The Half-Life of A Skill Has Never Been Shorter
In 1995, if you told your parents you wanted to learn programming by watching random tutorials online and posting your projects on a platform called GitHub, they’d have looked at you as if you’d declared your lifelong ambition was to become a professional yo-yo champion. Twenty years ago, a degree from a top university and a tidy resume were the ultimate door-openers. They signaled pedigree, seriousness, and a certain level of competence. Fast-forward to today, and you’ll find that script is flipping faster than you can say “software update.” We’re living in an era where skills trump credentials, where showing beats telling, and where your “portfolio” is a living, evolving creature shaped by what you can create and how fast you can adapt.
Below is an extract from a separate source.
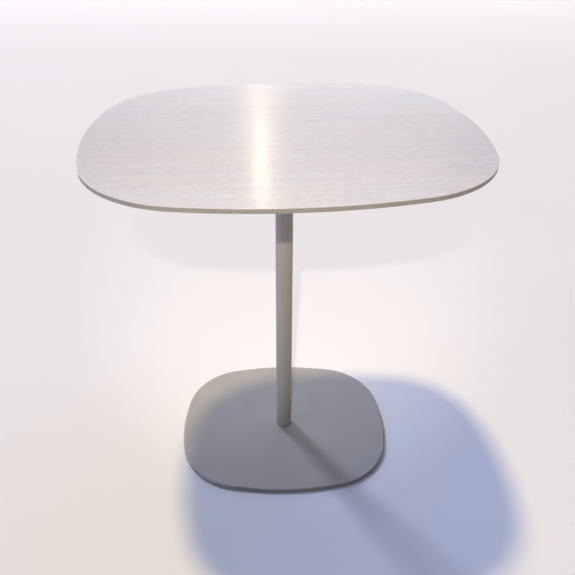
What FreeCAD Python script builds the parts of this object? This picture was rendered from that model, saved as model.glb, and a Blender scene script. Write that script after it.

In this new world, counting the years in your professional experience sounds about as quaint as bragging about your fax machine. The question isn’t “How long have you done X?” but “Can you do X better today than you did it yesterday?”
The half-life of a skill has never been shorter. Languages, frameworks, platforms — what’s hot this quarter might be yesterday’s news by the time you finish reading this. Employers know this, customers know this, and the market certainly knows this. The question isn’t how many laps you’ve run in the professional rat race, it’s whether you can still sprint when the track tilts uphill.
You see this shift everywhere, but nowhere is it more evident than in tech. Once upon a time, a degree from a top engineering school was the golden ticket. Now, that ticket might get you through a door or two, but it won’t keep you inside if your skill set grows stale. GitHub repositories, code samples, design mockups, and your personal track record of creative problem-solving speak louder than any alma mater. Employers increasingly care less about where you spent four years of your life and more about whether you can solve problems that don’t even have names yet.
The logic is simple: degrees and experience have become lagging indicators in a world that rewards leading indicators. Your college curriculum was designed years ago, your textbook examples are outdated, and your resume is a static snapshot of a past you can’t update. Skills, on the other hand, are living assets. They can be sharpened, updated, pivoted, and stacked.
Being able to learn, unlearn, and relearn at lightning speed is what separates the winners from the also-rans. Forget the trophy for perfect attendance; we’re giving the gold medal to the person who can teach themselves a new coding language over a weekend because they saw a gap in a project and decided to fill it.
And let’s be honest, this is as terrifying as it is thrilling. There’s comfort in the old system. “Give me a good school, a good resume, a few recommendations, and I’m set,” was the old mantra. But comfort is a weak currency in today’s economy. The idea that you could lock in a skill set early in your career and ride it out for decades is as outdated as the rotary phone. In the skill-based economy, the only constant is change. This places an enormous mental tax on professionals to stay hungry. If your mindset is “I’ve done my learning, now I’ll just coast,” you’re going to be run over by a horde of younger, hungrier, more curious professionals who aren’t afraid to reinvent themselves overnight.
Look at the biggest winners in tech over the last decade: they’re the individuals and companies that embraced the chaos. They’re the ones who understand that your best work might be something you haven’t even considered yet. They see change not as a career hazard, but as a career accelerant. They push their teams — and themselves — to step outside their comfort zones, pick up a new tool, master a new platform, question their own assumptions. Curiosity and humility are the golden pair here. If you show up with a “been there, done that” attitude, congratulations — you’ve just written yourself a one-way ticket to irrelevance. The world doesn’t care how many conferences you’ve attended if you can’t do something valuable this afternoon.
So, how do you navigate this brave new world? Start by acknowledging that a credential is just a receipt for past learning, not a guarantee of future performance. Then, build a portfolio that’s as agile as you are. Maybe it’s a GitHub page, a Substack newsletter, a design portfolio, or a collection of products you’ve helped bring to market. These living documents prove you can walk the walk. They show how you’ve grown, adapted, and created tangible value. And that’s the big shift: employers don’t want promises; they want proof.
Yes, “experience” still matters to some degree, but it’s no longer about how many years you’ve clocked in, it’s about what you’ve done with them — and what you’re poised to do next. Ask yourself: are you someone who can adapt to a new programming language, marketing platform, or industry twist in a matter of weeks? Can you take a problem no one’s solved before and at least chip away at it with creativity and skill? That’s the currency that buys you career longevity now, not the laminated diploma hanging in your office.
The next time someone asks, “How many years of experience do you have?” feel free to shrug. The market is asking a different question: “What can you do?” And more importantly, “What are you ready to learn next?” The skill-based future belongs to those willing to trade complacency for curiosity, who understand that standing still is just another way of moving backward.
In this economy, your worth isn’t tied to a piece of paper or a timeline — it’s tied to what you can do today and what you’re preparing to do tomorrow. That’s the new baseline. Embrace it, or be left behind.